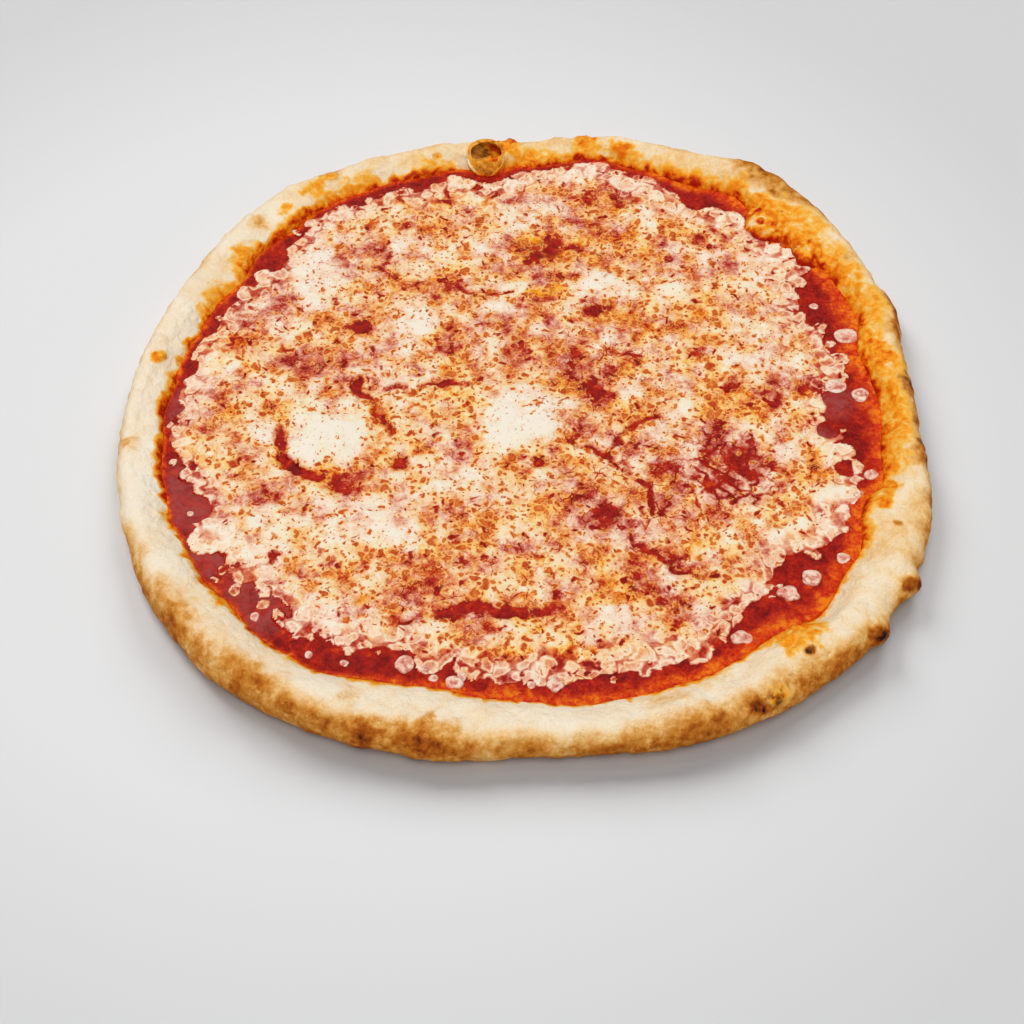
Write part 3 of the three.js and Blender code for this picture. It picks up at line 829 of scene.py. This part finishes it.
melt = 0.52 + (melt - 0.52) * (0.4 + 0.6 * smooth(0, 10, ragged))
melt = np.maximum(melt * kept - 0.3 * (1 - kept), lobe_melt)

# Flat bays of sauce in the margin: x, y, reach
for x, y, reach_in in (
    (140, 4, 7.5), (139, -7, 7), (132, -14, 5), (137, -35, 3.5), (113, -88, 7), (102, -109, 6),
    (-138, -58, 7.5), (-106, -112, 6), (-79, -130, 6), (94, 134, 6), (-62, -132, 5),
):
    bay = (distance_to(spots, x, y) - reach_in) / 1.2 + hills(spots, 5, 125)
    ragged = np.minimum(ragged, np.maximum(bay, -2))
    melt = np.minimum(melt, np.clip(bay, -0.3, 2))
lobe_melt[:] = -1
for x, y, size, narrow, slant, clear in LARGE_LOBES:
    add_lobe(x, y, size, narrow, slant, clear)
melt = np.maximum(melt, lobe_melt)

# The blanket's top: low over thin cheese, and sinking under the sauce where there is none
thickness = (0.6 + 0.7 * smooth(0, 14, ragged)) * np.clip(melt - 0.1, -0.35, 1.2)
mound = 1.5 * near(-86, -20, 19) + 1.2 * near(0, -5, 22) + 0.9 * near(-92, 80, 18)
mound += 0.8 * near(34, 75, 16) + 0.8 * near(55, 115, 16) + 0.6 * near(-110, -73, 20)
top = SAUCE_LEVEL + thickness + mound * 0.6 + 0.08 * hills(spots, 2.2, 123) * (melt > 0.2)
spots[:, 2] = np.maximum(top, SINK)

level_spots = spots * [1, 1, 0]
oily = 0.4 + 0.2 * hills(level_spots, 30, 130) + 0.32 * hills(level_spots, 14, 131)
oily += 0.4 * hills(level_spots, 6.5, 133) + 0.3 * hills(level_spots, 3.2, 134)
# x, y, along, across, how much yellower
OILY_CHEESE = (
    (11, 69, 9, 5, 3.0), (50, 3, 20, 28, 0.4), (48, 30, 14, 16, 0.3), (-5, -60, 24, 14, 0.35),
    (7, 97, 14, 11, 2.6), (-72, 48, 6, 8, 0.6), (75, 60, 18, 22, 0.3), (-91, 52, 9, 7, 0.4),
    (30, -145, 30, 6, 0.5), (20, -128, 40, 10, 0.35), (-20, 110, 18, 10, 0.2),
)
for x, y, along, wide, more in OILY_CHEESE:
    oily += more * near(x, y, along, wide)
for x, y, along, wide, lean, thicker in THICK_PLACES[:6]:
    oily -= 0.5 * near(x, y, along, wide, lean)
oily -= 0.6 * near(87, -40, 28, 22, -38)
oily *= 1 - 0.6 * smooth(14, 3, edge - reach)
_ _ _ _
• EXERCISE DESCRIPTION: Write out the data exactly as it stands.

• EXPECTED ANSWER:
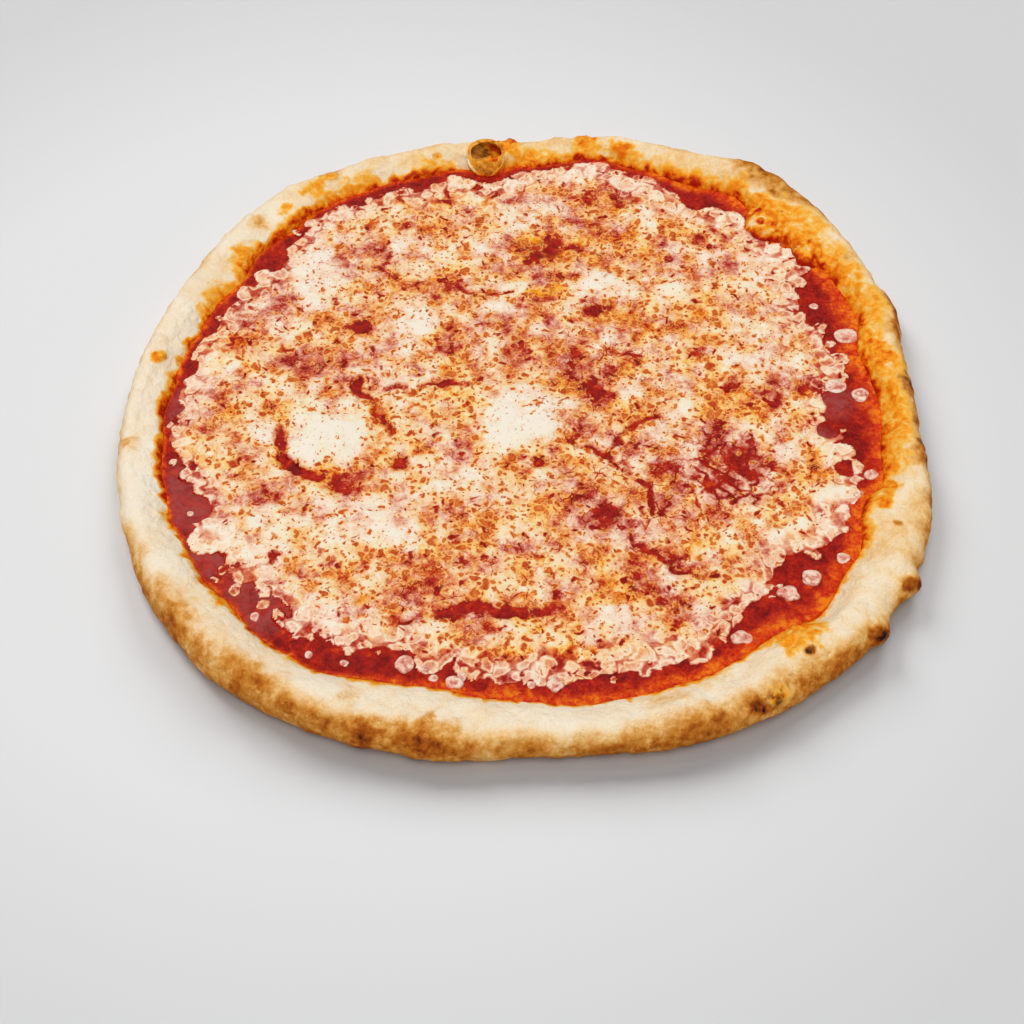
Write part 3 of the three.js and Blender code for this picture. It picks up at line 829 of scene.py. This part finishes it.
melt = 0.52 + (melt - 0.52) * (0.4 + 0.6 * smooth(0, 10, ragged))
melt = np.maximum(melt * kept - 0.3 * (1 - kept), lobe_melt)

# Flat bays of sauce in the margin: x, y, reach
for x, y, reach_in in (
    (140, 4, 7.5), (139, -7, 7), (132, -14, 5), (137, -35, 3.5), (113, -88, 7), (102, -109, 6),
    (-138, -58, 7.5), (-106, -112, 6), (-79, -130, 6), (94, 134, 6), (-62, -132, 5),
):
    bay = (distance_to(spots, x, y) - reach_in) / 1.2 + hills(spots, 5, 125)
    ragged = np.minimum(ragged, np.maximum(bay, -2))
    melt = np.minimum(melt, np.clip(bay, -0.3, 2))
lobe_melt[:] = -1
for x, y, size, narrow, slant, clear in LARGE_LOBES:
    add_lobe(x, y, size, narrow, slant, clear)
melt = np.maximum(melt, lobe_melt)

# The blanket's top: low over thin cheese, and sinking under the sauce where there is none
thickness = (0.6 + 0.7 * smooth(0, 14, ragged)) * np.clip(melt - 0.1, -0.35, 1.2)
mound = 1.5 * near(-86, -20, 19) + 1.2 * near(0, -5, 22) + 0.9 * near(-92, 80, 18)
mound += 0.8 * near(34, 75, 16) + 0.8 * near(55, 115, 16) + 0.6 * near(-110, -73, 20)
top = SAUCE_LEVEL + thickness + mound * 0.6 + 0.08 * hills(spots, 2.2, 123) * (melt > 0.2)
spots[:, 2] = np.maximum(top, SINK)

level_spots = spots * [1, 1, 0]
oily = 0.4 + 0.2 * hills(level_spots, 30, 130) + 0.32 * hills(level_spots, 14, 131)
oily += 0.4 * hills(level_spots, 6.5, 133) + 0.3 * hills(level_spots, 3.2, 134)
# x, y, along, across, how much yellower
OILY_CHEESE = (
    (11, 69, 9, 5, 3.0), (50, 3, 20, 28, 0.4), (48, 30, 14, 16, 0.3), (-5, -60, 24, 14, 0.35),
    (7, 97, 14, 11, 2.6), (-72, 48, 6, 8, 0.6), (75, 60, 18, 22, 0.3), (-91, 52, 9, 7, 0.4),
    (30, -145, 30, 6, 0.5), (20, -128, 40, 10, 0.35), (-20, 110, 18, 10, 0.2),
)
for x, y, along, wide, more in OILY_CHEESE:
    oily += more * near(x, y, along, wide)
for x, y, along, wide, lean, thicker in THICK_PLACES[:6]:
    oily -= 0.5 * near(x, y, along, wide, lean)
oily -= 0.6 * near(87, -40, 28, 22, -38)
oily *= 1 - 0.6 * smooth(14, 3, edge - reach)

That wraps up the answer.